Ontario’s regulated online gambling market is no longer in its early days. Since launching in 2022, it has moved beyond initial uncertainty into a more stable phase — one where the rules are understood, the major players are established, and longer-term patterns are beginning to surface.
For jurisdictions watching from the sidelines, Ontario offers a useful case study in how regulation, localization, and trust interact inside a competitive digital market. Slot games, often the most visible and scrutinized product category, provide a particularly clear view into what this model gets right, and why it’s influencing conversations well beyond Canada.
Localization as a Foundation, Not a Feature
One of Ontario’s defining choices was to regulate locally rather than rely on international licensing shortcuts. Operators must register with iGaming Ontario, comply with provincial standards, and adapt their platforms to local requirements.
That localization extends well past paperwork. It shapes how games are presented, how platforms communicate with players, and how confidence is built over time. Ontario players are engaging with services designed for their jurisdiction.
In the context of slot games, that grounding matters. Titles are vetted for technical fairness, but they also appear within environments that reflect the province’s regulatory tone: measured, controlled, and deliberately non-sensational. The experience feels distinct from offshore markets, where volume and aggressive promotion often dominate discovery.
Compliance Shapes the Market
Ontario’s regulatory framework is often described as strict, but it is structural rather than punitive. For example, advertising rules limit inducements, bonus language is tightly controlled, and responsible gambling tools and messaging are mandatory and standardized. These constraints shape operator behavior long before a game ever reaches a player.
Rather than competing through headline promotions, platforms are pushed toward design, organization, and clarity. Games are grouped by mechanics or themes. Explanations are surfaced alongside play. Account-level controls are easy to locate.
In this environment, a variety of player features in casino games become more about trust, informed engagement, and a responsible play experience instead of impulsive decision-making.
Player Trust as a Competitive Advantage
Trust is frequently discussed in abstract terms, but Ontario demonstrates how it operates as a tangible market asset. Because standards are consistent across licensed platforms, players can expect a familiar baseline experience regardless of where they play. Self-exclusion tools function similarly. Deposit limits are straightforward to find. Oversight is visible rather than implied.

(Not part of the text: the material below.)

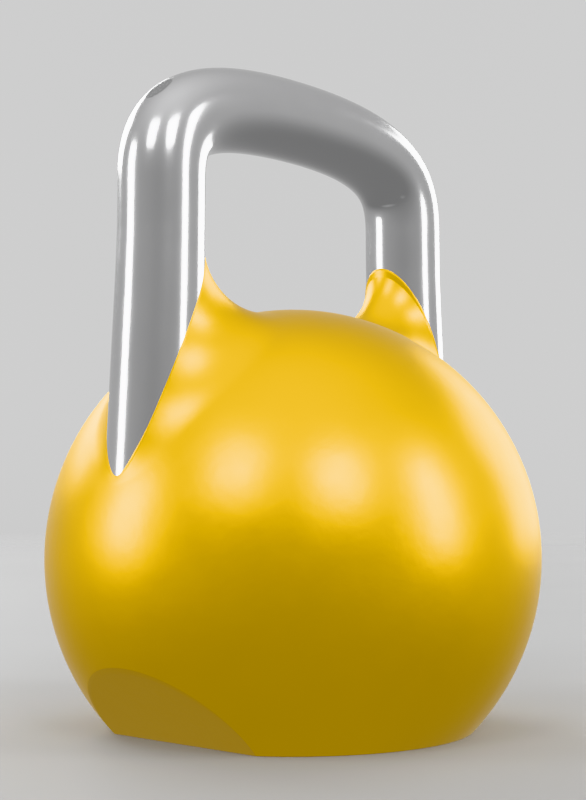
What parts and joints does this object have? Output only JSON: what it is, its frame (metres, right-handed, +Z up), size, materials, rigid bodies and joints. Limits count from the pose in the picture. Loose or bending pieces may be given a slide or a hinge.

This consistency reduces friction. Players don’t need to relearn the rules or decipher opaque interfaces when moving between platforms. Competition shifts toward experience rather than obscurity — a dynamic that benefits both users and operators.
Slot games, often associated with risk narratives, benefit directly from this framework. Their legitimacy is reinforced when rules are clear, odds are communicated transparently, and players retain meaningful control over their engagement.
Content Curation Over Content Flooding
Ontario’s market also highlights the role of curation in a regulated environment.
While operators may have access to thousands of slot titles, not every game is surfaced equally. Without aggressive promotional tactics, discoverability depends on how content is grouped, rotated, and contextualized over time.
Games are framed by play style, mechanics, or themes rather than raw novelty. This mirrors broader trends across digital platforms, where structured choice increasingly replaces volume as a discovery strategy.
For regulators, this is a success. It shows that consumer choice does not require unchecked proliferation. Instead, thoughtful structure can improve navigation while reducing harm.
Maturity Through Constraint
Ontario’s slot market illustrates a counterintuitive lesson: constraint can accelerate maturity.
By setting boundaries early, the province avoided the boom-and-bust cycles seen in less regulated environments. Operators adjusted quickly, investing in compliance, UX, and long-term retention rather than short-term acquisition.
The result is a more stable ecosystem — less volatile, easier to monitor, and more predictable over time. That stability allows standards to evolve incrementally instead of reactively, benefiting both regulators and the market itself.
Implications Beyond Ontario
Ontario’s experience is increasingly relevant internationally. As more jurisdictions explore regulated online gambling, the province offers a working example of how access, oversight, and commercial viability can coexist.
Its slot ecosystem demonstrates that regulation does not flatten product offerings. Instead, it reshapes them — redirecting innovation toward safer design, clearer communication, and better player tools.
The takeaway is not that Ontario’s model should be copied wholesale. Regulatory contexts differ, and cultural expectations vary. But the principles underpinning this market—local accountability, consistent compliance, and trust built into the system—are broadly transferable.
In a sector often defined by extremes, Ontario’s slot market stands out for its restraint. And in that restraint, it has found a form of maturity that many emerging markets are still trying to achieve.